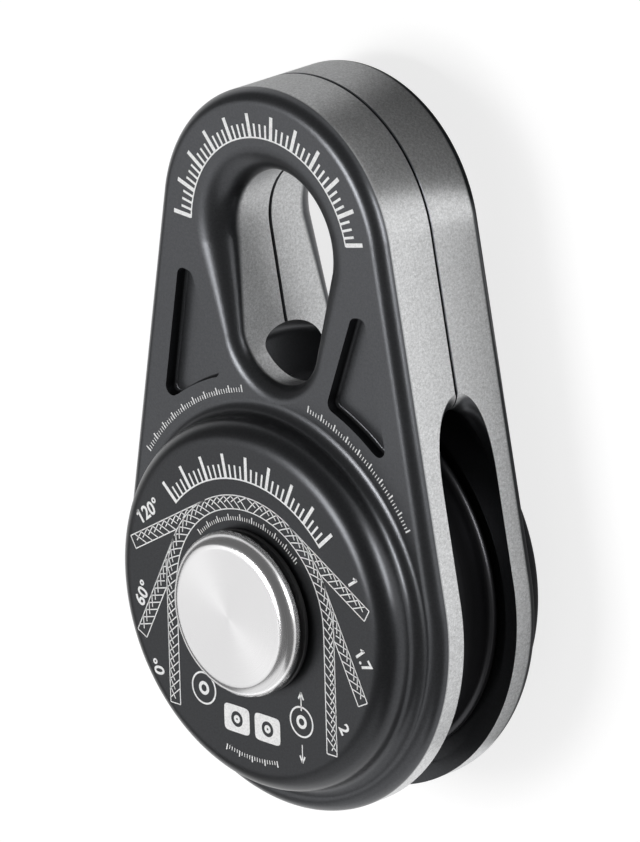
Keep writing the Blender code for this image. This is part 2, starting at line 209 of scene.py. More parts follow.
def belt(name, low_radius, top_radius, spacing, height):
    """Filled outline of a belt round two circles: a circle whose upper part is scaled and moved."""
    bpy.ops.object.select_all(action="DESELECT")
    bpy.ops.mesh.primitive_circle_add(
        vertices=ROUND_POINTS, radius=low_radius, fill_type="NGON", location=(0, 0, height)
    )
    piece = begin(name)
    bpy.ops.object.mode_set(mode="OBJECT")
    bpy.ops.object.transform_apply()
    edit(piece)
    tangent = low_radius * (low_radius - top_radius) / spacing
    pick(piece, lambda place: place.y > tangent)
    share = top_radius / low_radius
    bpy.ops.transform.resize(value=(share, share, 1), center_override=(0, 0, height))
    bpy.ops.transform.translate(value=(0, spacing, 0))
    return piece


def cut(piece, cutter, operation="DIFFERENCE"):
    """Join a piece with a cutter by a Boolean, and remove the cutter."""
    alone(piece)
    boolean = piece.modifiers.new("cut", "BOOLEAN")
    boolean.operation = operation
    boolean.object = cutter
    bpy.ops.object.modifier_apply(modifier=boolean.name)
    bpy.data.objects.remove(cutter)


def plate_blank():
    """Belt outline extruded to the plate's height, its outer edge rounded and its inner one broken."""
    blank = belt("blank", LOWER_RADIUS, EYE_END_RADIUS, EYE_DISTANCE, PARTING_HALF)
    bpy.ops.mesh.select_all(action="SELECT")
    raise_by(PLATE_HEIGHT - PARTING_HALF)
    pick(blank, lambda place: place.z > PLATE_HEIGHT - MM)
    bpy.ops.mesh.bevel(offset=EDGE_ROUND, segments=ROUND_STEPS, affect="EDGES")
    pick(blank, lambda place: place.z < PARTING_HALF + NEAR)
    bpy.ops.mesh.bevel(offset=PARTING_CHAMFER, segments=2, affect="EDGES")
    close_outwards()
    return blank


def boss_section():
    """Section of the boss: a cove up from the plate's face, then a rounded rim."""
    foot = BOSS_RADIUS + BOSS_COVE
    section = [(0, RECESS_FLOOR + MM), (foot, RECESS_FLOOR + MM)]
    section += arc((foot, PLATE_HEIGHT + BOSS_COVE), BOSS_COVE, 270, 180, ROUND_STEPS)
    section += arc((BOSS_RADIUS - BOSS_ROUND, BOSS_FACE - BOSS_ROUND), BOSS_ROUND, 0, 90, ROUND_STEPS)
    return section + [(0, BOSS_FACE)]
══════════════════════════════
**EXERCISE INSTRUCTIONS:** Copy exactly the lines that run from the first line of the data to the line containing "return piece", please, with both ends included and nothing else.

**SOLVED EXERCISE:**
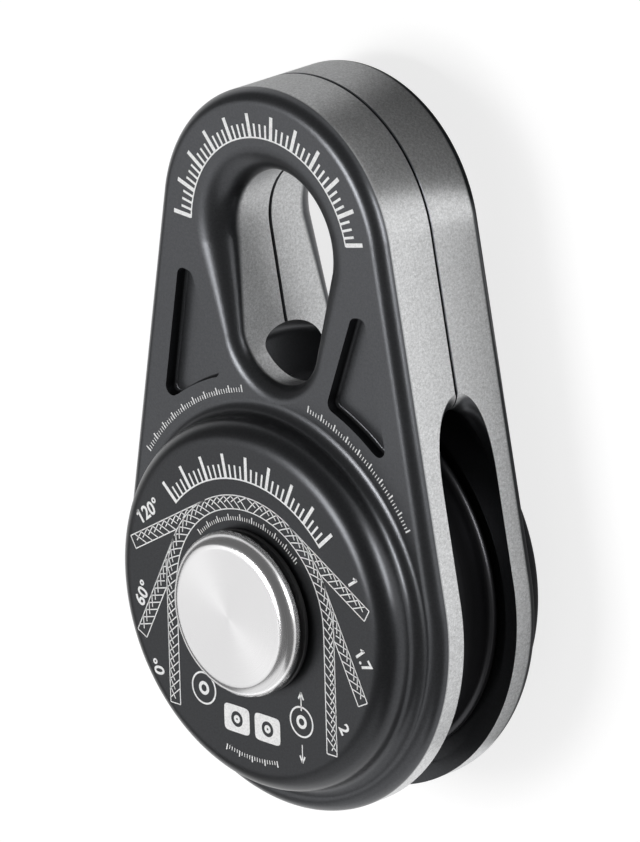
Keep writing the Blender code for this image. This is part 2, starting at line 209 of scene.py. More parts follow.
def belt(name, low_radius, top_radius, spacing, height):
    """Filled outline of a belt round two circles: a circle whose upper part is scaled and moved."""
    bpy.ops.object.select_all(action="DESELECT")
    bpy.ops.mesh.primitive_circle_add(
        vertices=ROUND_POINTS, radius=low_radius, fill_type="NGON", location=(0, 0, height)
    )
    piece = begin(name)
    bpy.ops.object.mode_set(mode="OBJECT")
    bpy.ops.object.transform_apply()
    edit(piece)
    tangent = low_radius * (low_radius - top_radius) / spacing
    pick(piece, lambda place: place.y > tangent)
    share = top_radius / low_radius
    bpy.ops.transform.resize(value=(share, share, 1), center_override=(0, 0, height))
    bpy.ops.transform.translate(value=(0, spacing, 0))
    return piece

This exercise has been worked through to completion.